### Task objective
Write out the listing in full, matching it word for word.

+++ Dataset section

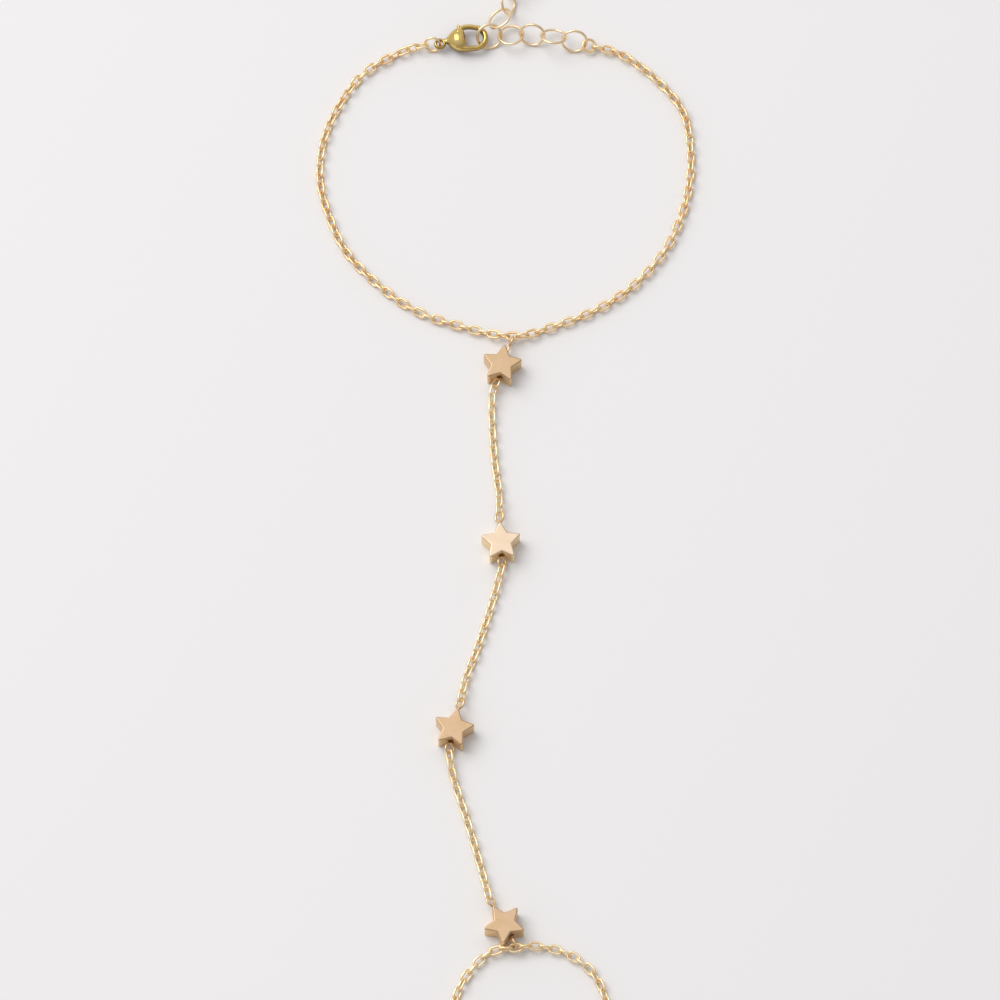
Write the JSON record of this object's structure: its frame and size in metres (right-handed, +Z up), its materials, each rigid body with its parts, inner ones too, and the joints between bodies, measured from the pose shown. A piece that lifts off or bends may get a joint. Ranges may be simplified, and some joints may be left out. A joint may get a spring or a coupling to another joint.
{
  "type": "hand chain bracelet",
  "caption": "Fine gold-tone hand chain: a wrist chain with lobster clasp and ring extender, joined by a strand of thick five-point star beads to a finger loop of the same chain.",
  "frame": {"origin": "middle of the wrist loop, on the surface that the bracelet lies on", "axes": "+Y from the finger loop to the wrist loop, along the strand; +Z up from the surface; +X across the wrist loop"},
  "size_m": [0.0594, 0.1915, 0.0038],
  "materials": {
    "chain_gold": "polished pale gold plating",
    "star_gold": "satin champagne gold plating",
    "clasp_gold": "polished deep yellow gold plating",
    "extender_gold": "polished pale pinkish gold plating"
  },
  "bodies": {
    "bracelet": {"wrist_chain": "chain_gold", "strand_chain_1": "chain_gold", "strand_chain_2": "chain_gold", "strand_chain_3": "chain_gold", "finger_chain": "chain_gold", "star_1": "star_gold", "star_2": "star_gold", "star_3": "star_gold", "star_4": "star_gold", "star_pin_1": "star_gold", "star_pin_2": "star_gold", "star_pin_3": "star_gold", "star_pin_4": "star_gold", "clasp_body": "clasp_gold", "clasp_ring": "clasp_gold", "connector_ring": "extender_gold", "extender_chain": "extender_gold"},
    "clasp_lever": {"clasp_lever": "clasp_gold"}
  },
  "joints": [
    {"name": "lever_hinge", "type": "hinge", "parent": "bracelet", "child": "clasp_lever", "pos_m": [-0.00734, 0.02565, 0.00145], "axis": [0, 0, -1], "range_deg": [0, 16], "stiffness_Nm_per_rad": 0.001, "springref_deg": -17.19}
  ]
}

++++++

### The output
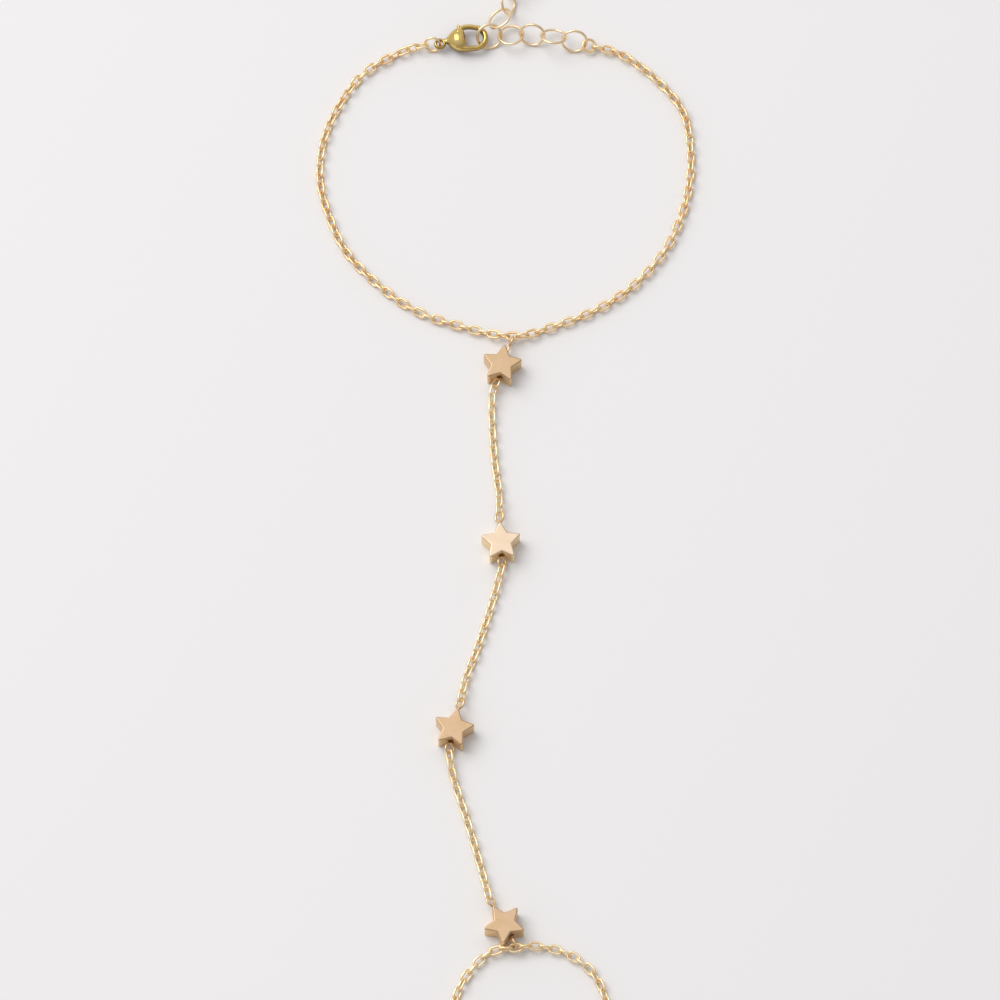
Write the JSON record of this object's structure: its frame and size in metres (right-handed, +Z up), its materials, each rigid body with its parts, inner ones too, and the joints between bodies, measured from the pose shown. A piece that lifts off or bends may get a joint. Ranges may be simplified, and some joints may be left out. A joint may get a spring or a coupling to another joint.
{
  "type": "hand chain bracelet",
  "caption": "Fine gold-tone hand chain: a wrist chain with lobster clasp and ring extender, joined by a strand of thick five-point star beads to a finger loop of the same chain.",
  "frame": {"origin": "middle of the wrist loop, on the surface that the bracelet lies on", "axes": "+Y from the finger loop to the wrist loop, along the strand; +Z up from the surface; +X across the wrist loop"},
  "size_m": [0.0594, 0.1915, 0.0038],
  "materials": {
    "chain_gold": "polished pale gold plating",
    "star_gold": "satin champagne gold plating",
    "clasp_gold": "polished deep yellow gold plating",
    "extender_gold": "polished pale pinkish gold plating"
  },
  "bodies": {
    "bracelet": {"wrist_chain": "chain_gold", "strand_chain_1": "chain_gold", "strand_chain_2": "chain_gold", "strand_chain_3": "chain_gold", "finger_chain": "chain_gold", "star_1": "star_gold", "star_2": "star_gold", "star_3": "star_gold", "star_4": "star_gold", "star_pin_1": "star_gold", "star_pin_2": "star_gold", "star_pin_3": "star_gold", "star_pin_4": "star_gold", "clasp_body": "clasp_gold", "clasp_ring": "clasp_gold", "connector_ring": "extender_gold", "extender_chain": "extender_gold"},
    "clasp_lever": {"clasp_lever": "clasp_gold"}
  },
  "joints": [
    {"name": "lever_hinge", "type": "hinge", "parent": "bracelet", "child": "clasp_lever", "pos_m": [-0.00734, 0.02565, 0.00145], "axis": [0, 0, -1], "range_deg": [0, 16], "stiffness_Nm_per_rad": 0.001, "springref_deg": -17.19}
  ]
}